O PCP não vê inconveniente na criação de uma rede nacional de cuidados paliativos, autonomizando-a da dos cuidados continuados integrados, pois possibilita a sua valorização, crescimento e desenvolvimento, ao nível de equipamentos e de meios humanos, permitindo aumentar esta resposta aos utentes, que se encontram já em situação fragilizada e que precisam destes cuidados de saúde, com qualidade e eficácia.

Mas na nossa opinião a questão central não passa obrigatoriamente pela criação de uma nova rede, mas sim pelo aumento do investimento público nesta área.

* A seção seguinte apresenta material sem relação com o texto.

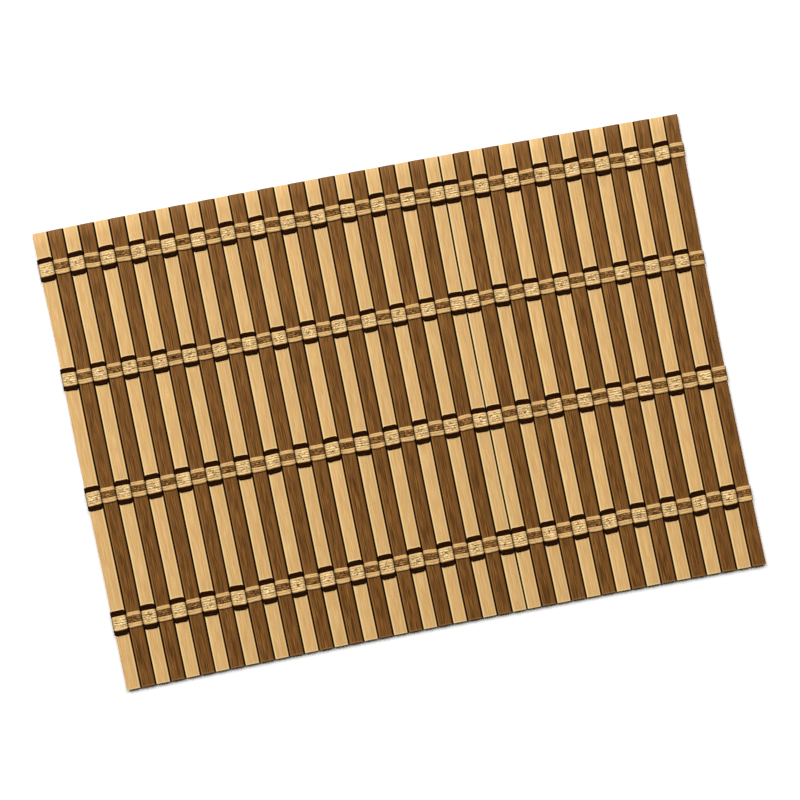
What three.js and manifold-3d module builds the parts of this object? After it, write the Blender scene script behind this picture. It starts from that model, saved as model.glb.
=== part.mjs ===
// Bamboo placemat: flat bamboo slats, natural and browned by turns, held side by side by four woven
// bands of yarn. Millimetres. The mat lies flat. X runs along its long side, across the slats, Y runs
// along the slats, and Z is up. The origin is at the middle of the underside.
import * as THREE from "three";
import { mergeVertices } from "three/addons/utils/BufferGeometryUtils.js";
import Module from "manifold-3d";

const wasm = await Module();
wasm.setup();

// Slats
const SLAT_LENGTH = 305;
const SLAT_THICKNESS = 1.8;
const SLAT_GAP = 1.0;
const SLAT_EASED_EDGE = 0.35;
const SLAT_RUNS = [
  { count: 30, width: 8.95 },
  { count: 13, width: 9.19 },
];
const FIRST_OF_PAIR = 26; // the slats alternate, but this light one has a light neighbour on its right

// Yarn
const YARN_THICKNESS = 0.7;
const CLEARANCE = 0.3; // between the yarn and the slat that it wraps, and between yarns side by side

// Each band: how far its middle lies from the top edge of the mat, at the left and at the right end,
// and how high its natural yarn is over a light slat
const BANDS = [
  { name: "band_1", left: 24.3, right: 23.8, height: 8.9 },
  { name: "band_2", left: 97.8, right: 96.8, height: 8.8 },
  { name: "band_3", left: 176.9, right: 175.0, height: 9.3 },
  { name: "band_4", left: 260.4, right: 256.4, height: 9.5 },
];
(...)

Mesmo com a inclusão dos cuidados paliativos nos cuidados continuados integrados, como se encontra actualmente, se houvesse investimento do Governo e uma evolução equilibrada, o país não estaria nesta situação.

O débil investimento do Governo nesta matéria é o grande responsável pela enorme carência dos cuidados continuados integrados e paliativos aos portugueses. A Inspecção Geral de Finanças no citado relatório, refere que “a rede nacional de cuidados continuados integrados tinha associada uma dotação entre 2006 e 2009 superior a 303 milhões de euros, embora até 2008, a execução não tenha ascendido, a 63 milhões de euros, o que reflecte falta de eficácia e eficiência”.

Estamos perante mais uma desresponsabilização do Governo na saúde. O que é preciso é que o Governo reforce o investimento público para ampliar a rede de equipamentos públicos de cuidados continuados e de cuidados paliativos no País, de proximidade à população; reforce o investimento nos recursos humanos disponíveis, para criar as equipas especializadas; reforce a formação dos profissionais e que assegure as condições de trabalho, com respeito pelas carreiras e direitos dos trabalhadores, que permita acompanhar e prestar os cuidados de saúde que a população precisa e garanta o direito à saúde com qualidade.